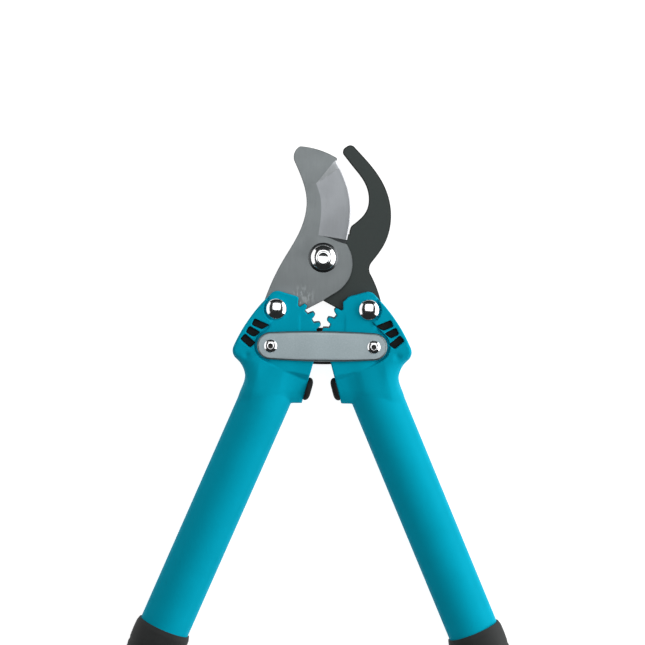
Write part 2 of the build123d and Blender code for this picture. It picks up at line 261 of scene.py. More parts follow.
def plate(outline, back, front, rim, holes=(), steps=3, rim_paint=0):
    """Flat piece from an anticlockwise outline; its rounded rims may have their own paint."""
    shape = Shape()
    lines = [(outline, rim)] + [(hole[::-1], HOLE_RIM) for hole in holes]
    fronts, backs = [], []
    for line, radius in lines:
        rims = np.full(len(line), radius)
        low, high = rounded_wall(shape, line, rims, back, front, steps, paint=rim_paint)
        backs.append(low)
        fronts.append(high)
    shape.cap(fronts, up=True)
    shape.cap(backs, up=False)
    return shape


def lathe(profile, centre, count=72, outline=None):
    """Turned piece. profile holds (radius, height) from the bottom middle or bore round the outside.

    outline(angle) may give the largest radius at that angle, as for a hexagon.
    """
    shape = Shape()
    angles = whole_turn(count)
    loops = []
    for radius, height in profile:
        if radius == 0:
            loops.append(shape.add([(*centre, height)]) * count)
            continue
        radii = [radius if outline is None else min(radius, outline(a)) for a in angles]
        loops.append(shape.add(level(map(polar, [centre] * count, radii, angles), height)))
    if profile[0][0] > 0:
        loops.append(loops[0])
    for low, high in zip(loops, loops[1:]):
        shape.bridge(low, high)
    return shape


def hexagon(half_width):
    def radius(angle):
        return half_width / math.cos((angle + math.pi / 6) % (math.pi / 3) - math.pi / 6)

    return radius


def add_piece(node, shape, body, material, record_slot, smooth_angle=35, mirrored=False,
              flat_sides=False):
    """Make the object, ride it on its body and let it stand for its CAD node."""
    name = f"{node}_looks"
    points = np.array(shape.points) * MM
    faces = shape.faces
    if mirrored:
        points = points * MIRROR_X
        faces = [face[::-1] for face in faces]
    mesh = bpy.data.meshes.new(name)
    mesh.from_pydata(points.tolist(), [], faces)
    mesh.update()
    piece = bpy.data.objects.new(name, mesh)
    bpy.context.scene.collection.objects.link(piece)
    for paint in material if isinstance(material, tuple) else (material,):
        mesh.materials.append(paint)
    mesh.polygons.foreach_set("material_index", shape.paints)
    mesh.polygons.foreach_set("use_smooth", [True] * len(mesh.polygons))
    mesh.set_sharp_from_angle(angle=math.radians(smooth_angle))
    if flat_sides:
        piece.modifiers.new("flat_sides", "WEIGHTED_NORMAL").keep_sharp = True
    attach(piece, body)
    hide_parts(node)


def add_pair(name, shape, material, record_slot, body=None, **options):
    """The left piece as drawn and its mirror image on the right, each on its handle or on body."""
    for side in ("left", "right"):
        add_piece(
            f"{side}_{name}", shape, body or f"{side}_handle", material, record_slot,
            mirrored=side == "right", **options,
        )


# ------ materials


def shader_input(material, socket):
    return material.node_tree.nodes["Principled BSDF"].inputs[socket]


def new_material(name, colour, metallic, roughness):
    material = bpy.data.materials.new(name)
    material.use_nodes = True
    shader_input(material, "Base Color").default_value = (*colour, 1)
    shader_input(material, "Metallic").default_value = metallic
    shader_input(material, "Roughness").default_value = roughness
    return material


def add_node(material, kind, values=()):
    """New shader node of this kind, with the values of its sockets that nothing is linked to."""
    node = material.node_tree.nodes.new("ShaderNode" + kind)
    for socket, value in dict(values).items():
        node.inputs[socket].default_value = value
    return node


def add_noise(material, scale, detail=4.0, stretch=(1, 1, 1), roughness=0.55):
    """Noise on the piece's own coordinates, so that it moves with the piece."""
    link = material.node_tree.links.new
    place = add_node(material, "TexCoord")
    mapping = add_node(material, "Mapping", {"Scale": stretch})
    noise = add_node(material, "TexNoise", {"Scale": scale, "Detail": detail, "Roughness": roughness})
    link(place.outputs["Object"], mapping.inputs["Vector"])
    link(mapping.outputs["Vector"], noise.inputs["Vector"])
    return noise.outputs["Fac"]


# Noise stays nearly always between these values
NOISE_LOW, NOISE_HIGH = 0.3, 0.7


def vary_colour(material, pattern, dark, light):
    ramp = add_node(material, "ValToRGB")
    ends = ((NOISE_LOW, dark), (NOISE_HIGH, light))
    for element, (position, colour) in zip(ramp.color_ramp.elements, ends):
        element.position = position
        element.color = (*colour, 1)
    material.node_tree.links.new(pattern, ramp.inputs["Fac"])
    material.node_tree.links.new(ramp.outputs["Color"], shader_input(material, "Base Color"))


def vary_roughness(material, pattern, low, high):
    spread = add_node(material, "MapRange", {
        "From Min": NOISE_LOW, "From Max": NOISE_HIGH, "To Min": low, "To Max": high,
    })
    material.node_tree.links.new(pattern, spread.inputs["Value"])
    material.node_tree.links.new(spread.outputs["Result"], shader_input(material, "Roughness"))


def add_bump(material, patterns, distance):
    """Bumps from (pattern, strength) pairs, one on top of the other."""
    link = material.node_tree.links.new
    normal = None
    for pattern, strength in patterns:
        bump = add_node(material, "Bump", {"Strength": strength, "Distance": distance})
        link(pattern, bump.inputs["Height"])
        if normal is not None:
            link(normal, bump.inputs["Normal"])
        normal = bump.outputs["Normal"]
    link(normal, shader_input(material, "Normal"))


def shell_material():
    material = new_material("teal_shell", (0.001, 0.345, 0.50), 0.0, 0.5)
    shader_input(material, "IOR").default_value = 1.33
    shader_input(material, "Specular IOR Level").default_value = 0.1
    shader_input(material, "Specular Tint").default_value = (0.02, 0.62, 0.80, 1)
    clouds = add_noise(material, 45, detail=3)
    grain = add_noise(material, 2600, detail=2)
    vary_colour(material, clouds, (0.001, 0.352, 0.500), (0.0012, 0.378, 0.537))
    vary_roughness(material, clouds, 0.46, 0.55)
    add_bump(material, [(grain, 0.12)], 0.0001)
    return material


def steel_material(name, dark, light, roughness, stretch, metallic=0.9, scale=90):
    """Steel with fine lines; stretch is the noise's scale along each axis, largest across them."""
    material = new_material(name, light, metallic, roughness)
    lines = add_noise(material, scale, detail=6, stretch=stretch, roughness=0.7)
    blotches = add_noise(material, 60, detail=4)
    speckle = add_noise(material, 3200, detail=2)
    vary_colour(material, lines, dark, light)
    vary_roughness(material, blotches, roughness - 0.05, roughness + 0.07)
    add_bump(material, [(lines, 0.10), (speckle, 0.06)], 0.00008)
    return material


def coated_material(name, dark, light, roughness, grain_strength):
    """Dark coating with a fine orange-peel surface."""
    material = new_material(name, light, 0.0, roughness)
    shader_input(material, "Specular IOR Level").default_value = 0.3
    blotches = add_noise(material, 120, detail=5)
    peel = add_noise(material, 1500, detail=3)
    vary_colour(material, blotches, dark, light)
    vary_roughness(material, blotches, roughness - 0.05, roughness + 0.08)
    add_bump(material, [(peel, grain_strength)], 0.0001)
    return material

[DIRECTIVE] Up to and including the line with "round the outside.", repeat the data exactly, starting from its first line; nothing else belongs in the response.

[TASK RESPONSE]
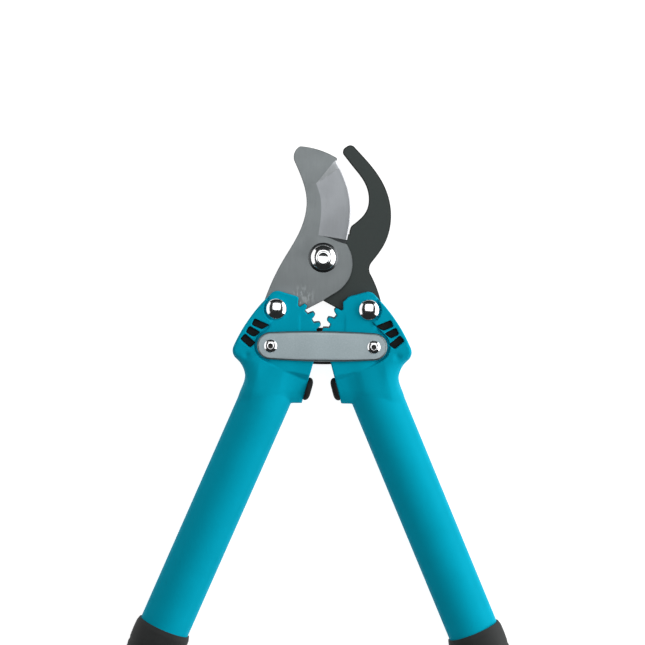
Write part 2 of the build123d and Blender code for this picture. It picks up at line 261 of scene.py. More parts follow.
def plate(outline, back, front, rim, holes=(), steps=3, rim_paint=0):
    """Flat piece from an anticlockwise outline; its rounded rims may have their own paint."""
    shape = Shape()
    lines = [(outline, rim)] + [(hole[::-1], HOLE_RIM) for hole in holes]
    fronts, backs = [], []
    for line, radius in lines:
        rims = np.full(len(line), radius)
        low, high = rounded_wall(shape, line, rims, back, front, steps, paint=rim_paint)
        backs.append(low)
        fronts.append(high)
    shape.cap(fronts, up=True)
    shape.cap(backs, up=False)
    return shape


def lathe(profile, centre, count=72, outline=None):
    """Turned piece. profile holds (radius, height) from the bottom middle or bore round the outside.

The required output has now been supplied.